→ Work instructions: Keep only the lines of the listing that include the word "scene", and copy them.

------------

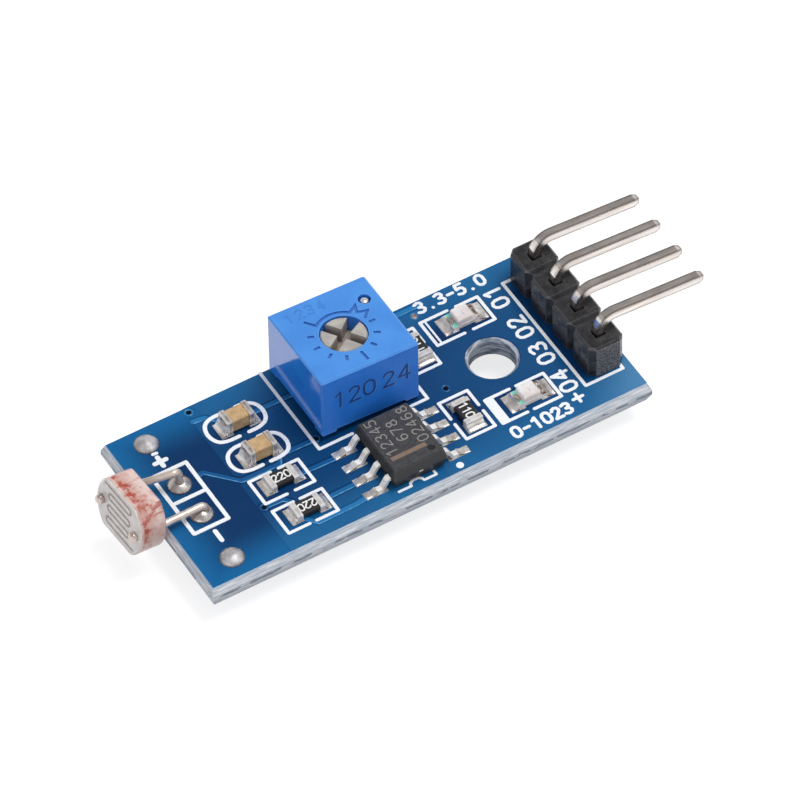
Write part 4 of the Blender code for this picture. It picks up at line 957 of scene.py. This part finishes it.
# Chip resistors and capacitors
# Resistors are alumina chips with a dark glaze over a printed film and a white number. Capacitors
# are fired blocks of tan ceramic. Both have wrapped, tinned ends.
RESISTOR_MARKS = (("220", 0.0), ("220", 180.0), ("110", -90.0), ("110", 90.0))
glaze_finish = new_finish("resistor_glaze", "#2A2827", 0.3, tones=(3000.0, "#1C1B1A", "#33302E"),
                          relief=(3500.0, 0.00002))
tan_finish = new_finish("capacitor_ceramic", "#CDA57A", 0.42,
                        tones=(2600.0, "#B99568", "#CBAD82", 0.3, 0.7, 4.0),
                        relief=(3000.0, 0.00002))
cap_finish = new_finish("plated_end", "#E0DDDA", 0.32, 0.32, shine=(3000.0, 0.26, 0.38),
                        relief=(2000.0, 0.000015))
tree, shader, place = opened(cap_finish)
plated = mottle(tree, place, 2200.0, "#C6C1BD", "#E4E1DF", 0.32, 0.68, 4.0)
# White along the edges: painted highlight.
feed(shader, "Base Color", edge_tinted(tree, plated, 0.00018, 0.7, "#FFFFFF"))
silvered_finish = new_finish("silvered_end", "#B5ACA4", 0.26, 0.5, shine=(2000.0, 0.2, 0.34),
                             relief=(3000.0, 0.000012))
tree, shader, place = opened(silvered_finish)
silvered = mottle(tree, place, 3000.0, "#9B9189", "#C6BEB7", 0.34, 0.66, 4.0)
# White along the edges: painted highlight.
feed(shader, "Base Color", edge_tinted(tree, silvered, 0.00018, 0.8, "#FFFFFF"))
for kind, count, middle, ends in (("resistor", 4, glaze_finish, cap_finish),
                                  ("capacitor", 2, tan_finish, silvered_finish)):
    for i in range(1, count + 1):
        dress(middle, f"{kind}_{i}_body")
        dress(ends, f"{kind}_{i}_cap_a")
        dress(ends, f"{kind}_{i}_cap_b")

print_finish = new_finish("resistor_print", "#ECECEA", 0.5,
                          tones=(7000.0, "#C9C9C7", "#F2F2F0", 0.25, 0.5))
bm = bmesh.new()
for number, (text, turn) in enumerate(RESISTOR_MARKS, 1):
    low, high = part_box(f"resistor_{number}_body")
    middle = (low + high) / 2 / MM
    add_strokes(bm, number_lines(text, 0.56, 0.78), 0.1, SHALLOW_ROOT, 0.006,
                at(middle.x, middle.y, turn, high.z / MM))
add_piece("resistor_numbers", bm, print_finish)


# Lamps
# Surface-mounted lamps: a notched substrate with plated ends and green film, a small chip of
# semiconductor with its bond wire, and a clear moulded epoxy lens over them.
NOTCH_RIM = 0.35
BOND_WIRES = (((-0.6, -0.16), (-0.42, -0.1), (-0.3, 0.02)), ((-0.1, 0.0), (0.02, 0.03)))
LENS_FLECK = ((0.03, -0.2), (0.05, -0.02), (0.02, 0.12))
substrate_finish = new_finish("lamp_substrate", "#F0ECE8", 0.4,
                              tones=(1600.0, "#E2DBD5", "#F6F3F0", 0.35, 0.65))
lens_finish = new_finish("lamp_lens", "#FBF9F8", 0.14,
                         levels={"Transmission Weight": 0.2, "IOR": 1.5},
                         tones=(1300.0, "#EFE4DF", "#FFFDFC", 0.35, 0.65),
                         shine=(2500.0, 0.1, 0.22), relief=(1500.0, 0.00001))
film_finish = new_finish("green_film", "#6CC7B4", 0.3, tones=(3000.0, "#5BBCA8", "#93DCCC"))
gold_finish = new_finish("gilt_trace", "#A9713F", 0.32, 0.5, tones=(3000.0, "#7A4B28", "#D0A070"))
tinned_finish = new_finish("lamp_terminal", "#ECE9E6", 0.24, 0.4,
                           tones=(2400.0, "#D3CDC8", "#FAF8F7", 0.36, 0.64, 4.0))
stained_finish = new_finish("stained_terminal", "#9A8578", 0.3, 0.5, relief=(2500.0, 0.00004))
tree, shader, place = opened(stained_finish)
stains = cloud(tree, place, 3600.0, 4.0)
feed(shader, "Base Color", coated(tree, "#4E3A31", (spread(tree, stains, 0.34, 0.48), "#A68A7B"),
                                  (spread(tree, stains, 0.52, 0.6), "#EDE6E0")))

fleck_finish = new_finish("lens_fleck", "#A9988E", 0.3, tones=(9000.0, "#8C7B72", "#E6DEDA"))
film_bm, gold_bm, stained_bm, tinned_bm, fleck_bm = (bmesh.new() for _ in range(5))
for number, (x, y, turn) in enumerate(LAMPS, 1):
    dress(substrate_finish, f"lamp_{number}_base")
    dress(lens_finish, f"lamp_{number}_lens")
    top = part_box(f"lamp_{number}_base")[1].z / MM
    spot = at(x, y, turn, top)
    for side in (-1.0, 1.0):
        low_y, high_y = sorted((side * 0.24, side * 0.615))
        add_block(film_bm, (-0.9, low_y, 0.0), (-0.52, high_y, 0.014), spot)
        add_block(tinned_bm, (-0.99, side * 0.48 - 0.13, 0.0),
                  (-0.93, side * 0.48 + 0.13, 0.02), spot)
        add_block(stained_bm, (0.66, low_y, 0.0), (0.985, high_y, 0.016), spot)
    rim = [(-1.0 + NOTCH_RIM * math.cos(a), NOTCH_RIM * math.sin(a))
           for a in (math.radians(15.0 * i) for i in range(-5, 6))]
    add_strokes(gold_bm, (rim,), 0.06, -0.05, 0.024, spot)
    add_strokes(gold_bm, BOND_WIRES, 0.05, 0.0, 0.018, spot)
    lens_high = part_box(f"lamp_{number}_lens")[1].z / MM
    add_strokes(fleck_bm, (LENS_FLECK,), 0.045, SHALLOW_ROOT, 0.003, at(x, y, turn, lens_high))
add_piece("lamp_film", film_bm, film_finish)
add_piece("lamp_traces", gold_bm, gold_finish)
add_piece("lamp_stained_ends", stained_bm, stained_finish)
add_piece("lamp_tinned_ends", tinned_bm, tinned_finish)
add_piece("lamp_bond_flecks", fleck_bm, fleck_finish)

bm = bmesh.new()
bmesh.ops.create_cone(bm, cap_ends=True, segments=20, radius1=PLUG_RADIUS, radius2=PLUG_RADIUS / 2,
                      depth=0.04, matrix=topside @ moved(*PLUGGED_VIA, 0.045))
add_piece("via_plug", bm, stained_finish)


# Pin header
# Four square pins, bent to a right angle and pressed through a moulded strip of black plastic
# that was cut to four sections. The pins are tinned, and soldered in their holes from below.
HEADER_END = -4.65          # past here lies the face where the strip was snapped off
header_finish = new_finish("header_plastic", "#222224", 0.34)
tree, shader, place = opened(header_finish)
base = mottle(tree, place, 2600.0, "#1D1D1F", "#28282B", 0.3, 0.7, 5.0)
snapped = sums(tree, "LESS_THAN", split(tree, place)["Y"], HEADER_END * MM)
crumbs = cloud(tree, place, 7500.0, 5.0)
torn = blend(tree, spread(tree, crumbs, 0.34, 0.66), "#303033", "#747477")
base = blend(tree, snapped, base, torn)
# Lighter along the edges: painted highlight.
feed(shader, "Base Color", edge_tinted(tree, base, 0.00016, 0.4, "#77787C"))
smooth = spread(tree, cloud(tree, place, 1800.0), 0.3, 0.7, 0.2, 0.42)
feed(shader, "Roughness", pick(tree, snapped, smooth, 0.6))
height = pick(tree, snapped, cloud(tree, place, 1400.0, 3.0), crumbs)
relief = put(tree, "ShaderNodeBump", {"Height": height, "Strength": 1.0, "Distance": 0.00005})
feed(shader, "Normal", relief.outputs["Normal"])
dress(header_finish, "header_housing")
drawn_finish = new_finish("drawn_pin", "#DED7D1", 0.2, 1.0, shine=(1200.0, 0.16, 0.25))
tree, shader, place = opened(drawn_finish)
drawn = cloud(tree, stretched(tree, place, (0.08, 1.0, 1.0)), 3600.0, 3.0)
drawn = blend(tree, spread(tree, drawn, 0.3, 0.7), "#D4CBC4", "#EBE6E2")
# The pins are darker brown along their edges.
feed(shader, "Base Color", edge_tinted(tree, drawn, 0.0003, 0.9, "#5E4C41"))
dress(drawn_finish, "header_pin", 4)
dress(solder_finish, "header_solder", 4)


# Table, light and camera
# A white table and a pale studio: one broad soft light above and to the right of the module, a
# weaker one to its left, and walls that are white below and grey above, as the metal shows.
TABLE_GLOW = 0.76
WHITE = (1.0, 1.0, 1.0, 1.0)
table_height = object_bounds()[0][2]
floor_mesh = bpy.data.meshes.new("table")
bm = bmesh.new()
bmesh.ops.create_grid(bm, x_segments=1, y_segments=1, size=3.0,
                      matrix=moved(0.0, 0.0, table_height))
bm.to_mesh(floor_mesh)
bm.free()
table = bpy.data.objects.new("table", floor_mesh)
bpy.context.scene.collection.objects.link(table)

paper = new_finish("white_paper", "#FFFFFF", 0.9,
                   levels={"Base Color": (0.4, 0.4, 0.405, 1.0), "Specular IOR Level": 0.0,
                           "Emission Color": WHITE})
tree, shader, place = opened(paper)
rays = put(tree, "ShaderNodeLightPath", {}).outputs
seen = sums(tree, "MAXIMUM", rays["Is Camera Ray"], rays["Is Glossy Ray"])
seen = sums(tree, "MAXIMUM", seen, rays["Is Transmission Ray"])
feed(shader, "Emission Strength", times(tree, seen, TABLE_GLOW))
floor_mesh.materials.append(paper)

world = bpy.data.worlds.new("studio")
world.use_nodes = True
bpy.context.scene.world = world
tree = world.node_tree
tree.nodes.clear()
rays = put(tree, "ShaderNodeLightPath", {}).outputs
seen = sums(tree, "MAXIMUM", rays["Is Camera Ray"], rays["Is Transmission Ray"])
heading = put(tree, "ShaderNodeTexCoord", {}).outputs["Generated"]
height = split(tree, heading)["Z"]
lit = blend(tree, spread(tree, height, 0.0, 0.6), (0.62, 0.62, 0.63, 1.0), (0.45, 0.45, 0.46, 1.0))
shown = blend(tree, spread(tree, height, 0.2, 0.62), WHITE, (0.34, 0.33, 0.33, 1.0))
wall = blend(tree, rays["Is Glossy Ray"], lit, shown)
sky = blend(tree, seen, wall, WHITE)
back = put(tree, "ShaderNodeBackground", {"Color": sky, "Strength": 1.0})
put(tree, "ShaderNodeOutputWorld", {"Surface": back.outputs["Background"]})

LAMPS_OVER = (              # name, place, size, watts
    ("key_light", (0.12, -0.02, 0.34), 0.18, 0.8),
    ("fill_light", (-0.24, -0.16, 0.18), 0.14, 0.17),
)
for name, spot, size, watts in LAMPS_OVER:
    light = bpy.data.lights.new(name, "AREA")
    light.shape = "SQUARE"
    light.size = size
    light.energy = watts
    lamp = bpy.data.objects.new(name, light)
    lamp.location = spot
    lamp.rotation_euler = (-Vector(spot)).to_track_quat("-Z", "Y").to_euler()
    bpy.context.scene.collection.objects.link(lamp)

CAMERA_TARGET = Vector((1.82, 0.22, 1.6)) * MM
CAMERA_AZIMUTH = -29.78
CAMERA_ELEVATION = 49.64
CAMERA_ROLL = -1.54
CAMERA_DISTANCE = 0.4656
CAMERA_LENS = 333.6
CAMERA_SENSOR = 36.0

lens = bpy.data.cameras.new("camera")
lens.lens = CAMERA_LENS
lens.sensor_width = CAMERA_SENSOR
lens.clip_start = 0.01
camera = bpy.data.objects.new("camera", lens)
aim = turned(CAMERA_AZIMUTH, "Z") @ turned(90.0 - CAMERA_ELEVATION, "X") @ turned(CAMERA_ROLL, "Z")
camera.matrix_world = moved(*CAMERA_TARGET) @ aim @ moved(0.0, 0.0, CAMERA_DISTANCE)
bpy.context.scene.collection.objects.link(camera)
bpy.context.scene.camera = camera
bpy.context.scene.view_settings.view_transform = "Standard"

------------

→ Problem solution:
Write part 4 of the Blender code for this picture. It picks up at line 957 of scene.py. This part finishes it.
bpy.context.scene.collection.objects.link(table)
bpy.context.scene.world = world
    bpy.context.scene.collection.objects.link(lamp)
bpy.context.scene.collection.objects.link(camera)
bpy.context.scene.camera = camera
bpy.context.scene.view_settings.view_transform = "Standard"